** BEGIN DATASET EXCERPT **

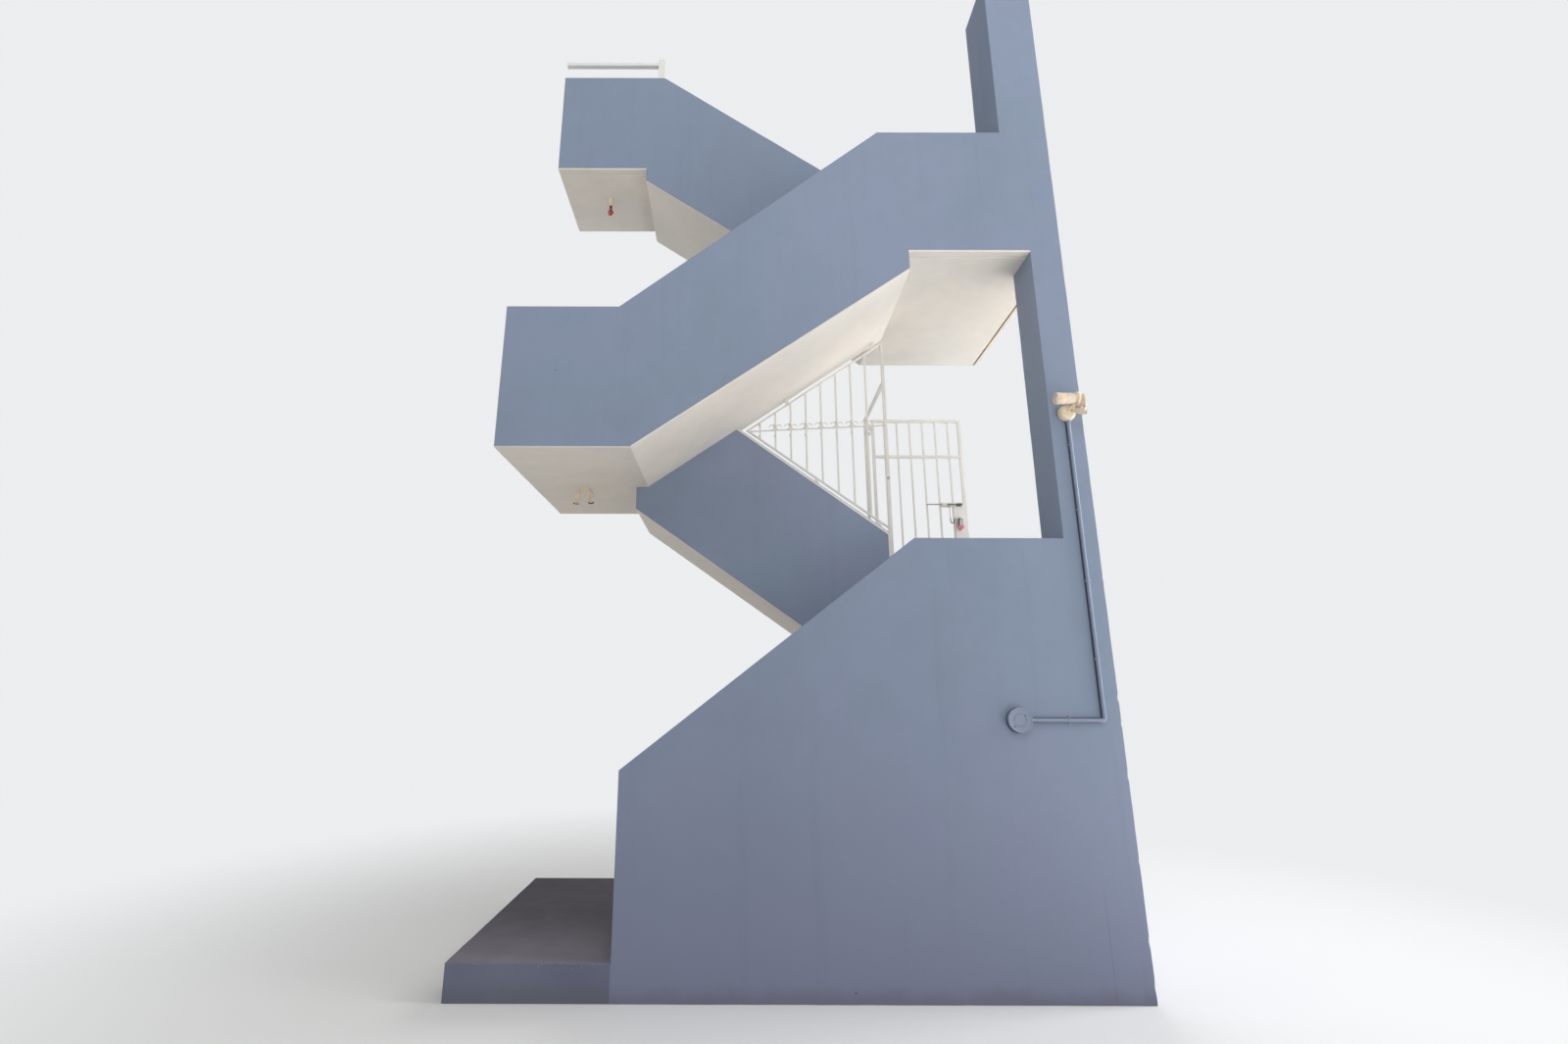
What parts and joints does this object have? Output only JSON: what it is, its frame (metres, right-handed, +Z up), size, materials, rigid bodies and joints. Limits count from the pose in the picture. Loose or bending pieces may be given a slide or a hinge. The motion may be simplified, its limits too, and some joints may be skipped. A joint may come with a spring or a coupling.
{
  "type": "outside stair of painted concrete, a dog-leg fire escape stair with solid parapets",
  "caption": "Outside dog-leg stair of rendered concrete: solid parapets, a corner post, dark porch, iron grille and gate, top rail, lamps and conduit.",
  "frame": {"origin": "centre of the footprint on the ground, with the reach of the floodlight counted in the length and the depth", "axes": "+Z up; +X along the flights, from the building's side wall to the corner post; +Y from the front face to the building's back wall"},
  "size_m": [3.92, 1.916, 7.41],
  "materials": {
    "blue_paint": "blue-grey masonry paint on cement render, matt, slightly rolled",
    "white_soffit": "warm white masonry paint on the flights and the undersides of the slabs, matt",
    "floor_screed": "dark grey cement screed, trowelled, dusty",
    "tread_stone": "grey polished terrazzo treads with a round nosing",
    "white_iron": "white gloss paint on wrought iron bars",
    "bare_steel": "zinc plated steel, dull, with rust",
    "lock_paint": "pink enamel",
    "black_steel": "black enamel",
    "lamp_cream": "cream lamp housing, slightly yellowed",
    "red_glass": "red coated bulb glass",
    "conduit_paint": "plastic conduit painted over in the blue of the wall"
  },
  "bodies": {
    "stair": {"porch": "blue_paint", "porch_floor": "floor_screed", "front_wall": "blue_paint", "side_wall": "blue_paint", "corner_post": "blue_paint", "upper_post": "blue_paint", "flight_1": "white_soffit", "flight_1_treads": "tread_stone", "lower_landing": "white_soffit", "flight_2": "white_soffit", "flight_2_treads": "tread_stone", "flight_2_parapet": "blue_paint", "first_landing": "white_soffit", "first_landing_parapet": "blue_paint", "flight_3": "white_soffit", "flight_3_treads": "tread_stone", "flight_3_parapet": "blue_paint", "upper_landing": "white_soffit", "upper_landing_parapet": "blue_paint", "upper_side_parapet": "blue_paint", "flight_4": "white_soffit", "flight_4_treads": "tread_stone", "flight_4_parapet": "blue_paint", "second_landing": "white_soffit", "second_landing_parapet": "blue_paint", "top_rail": "white_iron", "stair_grille": "white_iron", "gate_post": "white_iron", "gate_frame": "white_iron", "spotlight": "lamp_cream", "bulb_holder": "lamp_cream", "bulb": "red_glass", "floodlight": "lamp_cream", "motion_sensor": "lamp_cream", "conduit": "conduit_paint", "junction_box": "conduit_paint"},
    "gate": {"gate_leaf": "white_iron", "lock_plate": "white_iron", "bolt_guides": "bare_steel", "padlock": "lock_paint", "shackle": "black_steel"},
    "bolt": {"slide_bolt": "bare_steel"}
  },
  "joints": [
    {"name": "gate_hinge", "type": "hinge", "parent": "stair", "child": "gate", "pos_m": [0.88, 0.931, 3], "axis": [0, 0, -1], "range_deg": [0, 90]},
    {"name": "bolt_slide", "type": "slide", "parent": "gate", "child": "bolt", "axis": [1, 0, 0], "range_m": [0, 0.028]}
  ]
}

** END DATASET EXCERPT **

• [TASK DETAILS] Copy all the lines, exactly.

• [EXERCISE OUTPUT]
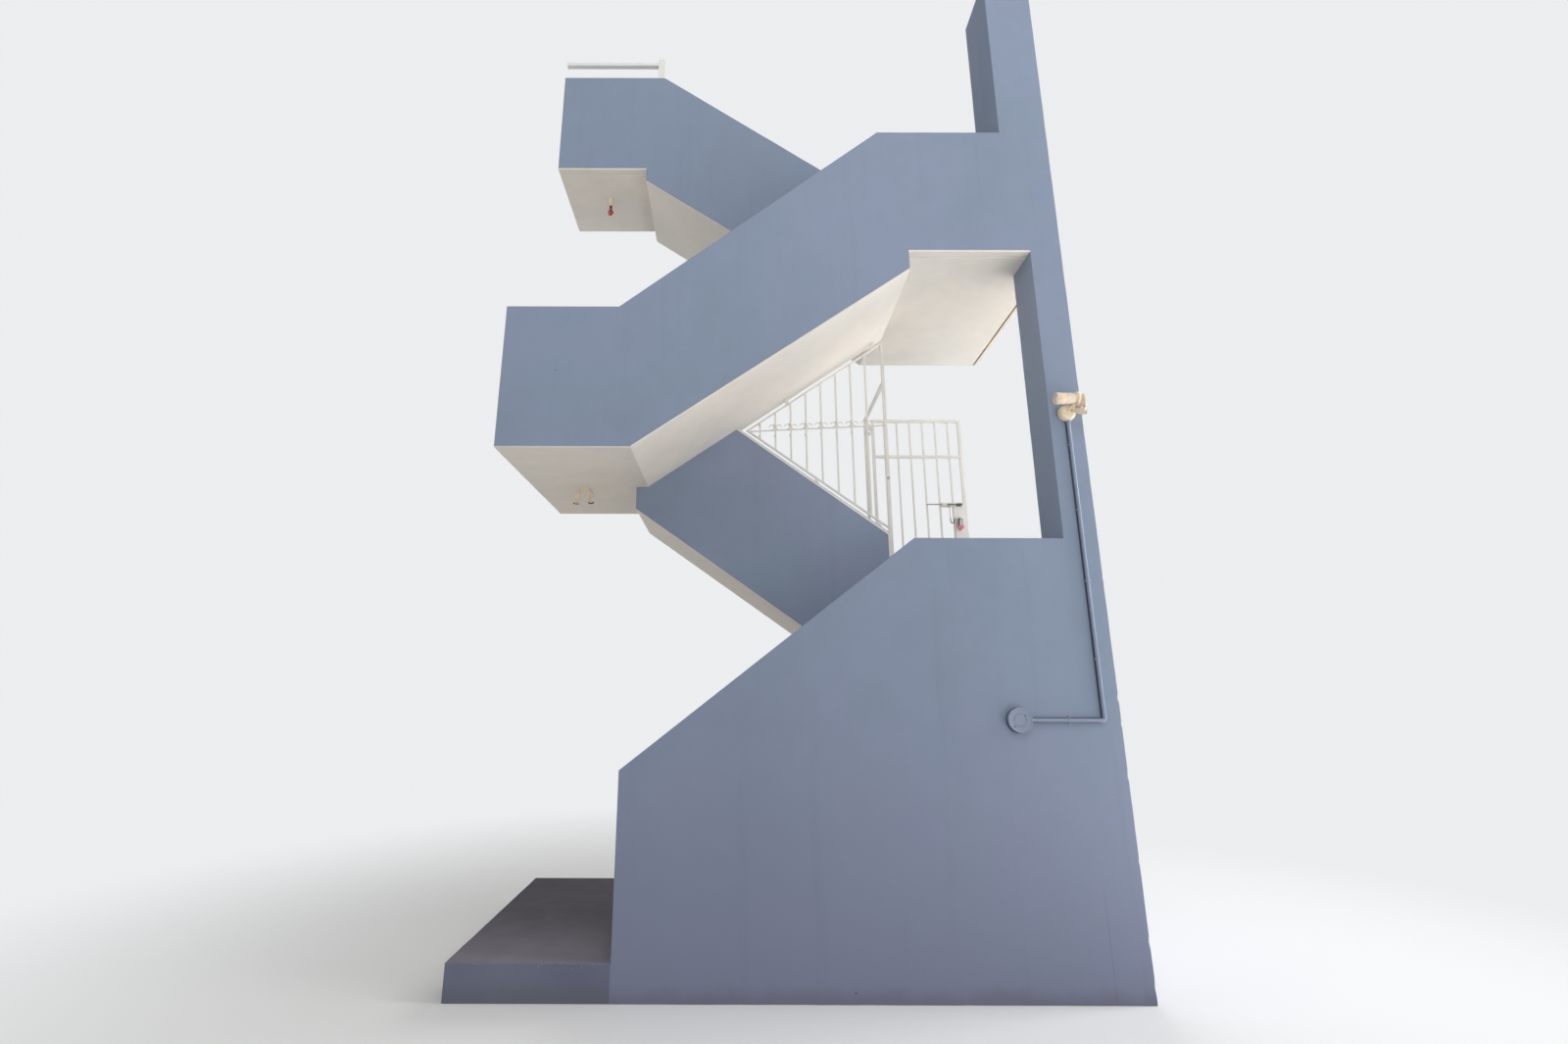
What parts and joints does this object have? Output only JSON: what it is, its frame (metres, right-handed, +Z up), size, materials, rigid bodies and joints. Limits count from the pose in the picture. Loose or bending pieces may be given a slide or a hinge. The motion may be simplified, its limits too, and some joints may be skipped. A joint may come with a spring or a coupling.
{
  "type": "outside stair of painted concrete, a dog-leg fire escape stair with solid parapets",
  "caption": "Outside dog-leg stair of rendered concrete: solid parapets, a corner post, dark porch, iron grille and gate, top rail, lamps and conduit.",
  "frame": {"origin": "centre of the footprint on the ground, with the reach of the floodlight counted in the length and the depth", "axes": "+Z up; +X along the flights, from the building's side wall to the corner post; +Y from the front face to the building's back wall"},
  "size_m": [3.92, 1.916, 7.41],
  "materials": {
    "blue_paint": "blue-grey masonry paint on cement render, matt, slightly rolled",
    "white_soffit": "warm white masonry paint on the flights and the undersides of the slabs, matt",
    "floor_screed": "dark grey cement screed, trowelled, dusty",
    "tread_stone": "grey polished terrazzo treads with a round nosing",
    "white_iron": "white gloss paint on wrought iron bars",
    "bare_steel": "zinc plated steel, dull, with rust",
    "lock_paint": "pink enamel",
    "black_steel": "black enamel",
    "lamp_cream": "cream lamp housing, slightly yellowed",
    "red_glass": "red coated bulb glass",
    "conduit_paint": "plastic conduit painted over in the blue of the wall"
  },
  "bodies": {
    "stair": {"porch": "blue_paint", "porch_floor": "floor_screed", "front_wall": "blue_paint", "side_wall": "blue_paint", "corner_post": "blue_paint", "upper_post": "blue_paint", "flight_1": "white_soffit", "flight_1_treads": "tread_stone", "lower_landing": "white_soffit", "flight_2": "white_soffit", "flight_2_treads": "tread_stone", "flight_2_parapet": "blue_paint", "first_landing": "white_soffit", "first_landing_parapet": "blue_paint", "flight_3": "white_soffit", "flight_3_treads": "tread_stone", "flight_3_parapet": "blue_paint", "upper_landing": "white_soffit", "upper_landing_parapet": "blue_paint", "upper_side_parapet": "blue_paint", "flight_4": "white_soffit", "flight_4_treads": "tread_stone", "flight_4_parapet": "blue_paint", "second_landing": "white_soffit", "second_landing_parapet": "blue_paint", "top_rail": "white_iron", "stair_grille": "white_iron", "gate_post": "white_iron", "gate_frame": "white_iron", "spotlight": "lamp_cream", "bulb_holder": "lamp_cream", "bulb": "red_glass", "floodlight": "lamp_cream", "motion_sensor": "lamp_cream", "conduit": "conduit_paint", "junction_box": "conduit_paint"},
    "gate": {"gate_leaf": "white_iron", "lock_plate": "white_iron", "bolt_guides": "bare_steel", "padlock": "lock_paint", "shackle": "black_steel"},
    "bolt": {"slide_bolt": "bare_steel"}
  },
  "joints": [
    {"name": "gate_hinge", "type": "hinge", "parent": "stair", "child": "gate", "pos_m": [0.88, 0.931, 3], "axis": [0, 0, -1], "range_deg": [0, 90]},
    {"name": "bolt_slide", "type": "slide", "parent": "gate", "child": "bolt", "axis": [1, 0, 0], "range_m": [0, 0.028]}
  ]
}